Among her duties in the newsroom, she handled most of the obituaries. And she was always caring, professional, precise.

On Friday, August 7, she didn't feel well, and her colleagues encouraged her to see a doctor, even suggesting she go to the emergency room. But she was expecting her beloved daughter's family to visit the next day from out of town and Sandy wanted to prepare. She already had an appointment for Monday, and told her editor that she'd be in late that day, though not sure exactly when depending on the tests.

Talking about death isn't easy. But this update is really more about friendship, and the bonds that are created working together, caring together, in a newspaper.

When Sandy did not arrive to the office by late Monday morning, her colleagues telephoned her home. They tried to reach her daughter. Through the grapevine, they learned she'd been shopping on Saturday. By early afternoon, they were worried. The editor sent two of her closest work friends, Renda Eggimann and Lucas Presson, to her house, where her car was still parked. They could hear her dogs barking inside.

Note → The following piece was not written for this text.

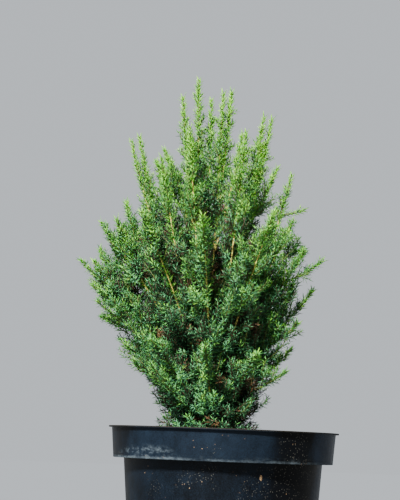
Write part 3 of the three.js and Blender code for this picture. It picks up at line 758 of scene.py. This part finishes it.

The coroner said Sandy passed away quietly Sunday morning, which meant among the last things she did was say goodbye to her family.

Her newspaper family, meanwhile, gathered together in support. They cleaned out her desk, took care of her dogs, and helped her daughter with the shock. They shared stories among themselves and wrote about her in the newspaper. At the visitation, dozens from the office congregated, played with the grandkids and watched over the guests. They were pallbearers. One, Lucas Presson, spoke at the graveside. After the funeral they helped organize a dinner for the family at a nearby church. They even raised more than a thousand dollars for her favorite charity.

Sandy Riehn

Among the guests at the visitation were several editors and reporters who hadn't worked at the Southeast Missourian for decades, but who came back to give tribute. One drove more than seven hours to be there. As funerals often do, the sad occasion turned into a time of fond memories, gratitude, and beautiful reminiscences. What amazing people: loving, compassionate, proud of their colleague and all she did!

Sandy could be a bulldog at times. But her feistiness was usually directed at someone who didn't live up to the high standards she expected for taking care of families through obituaries or wedding and birth announcements. Sandy knew that for some people, the only time they might be in the newspaper was when they were born, married or died. So she wanted those stories to be perfect. Nothing pained her like a misspelled name -- or bad grammar.

There is something noble about working at a newspaper. There is something powerful. The families of our communities depend on us, and we depend on each other. Maybe the public doesn't know our names or specifically what each of us do. But each of us is vital to getting the news out. Sandy certainly was. She will be missed.


Appendix

This week the Southeast Missourian family lost Don Boeller, who started at the newspaper at age 17 and retired nearly 46 years later in 1999. Don helped transition the newspaper from engraving to computer-generated printing, literally ushering in the era of regular color photos. Don always had a wry smile during his work and a light of joy when talking about his family, fishing and sports. We send our best wishes to his wife Janice and all those he loved.

Jon K. Rust is publisher of the Southeast Missourian.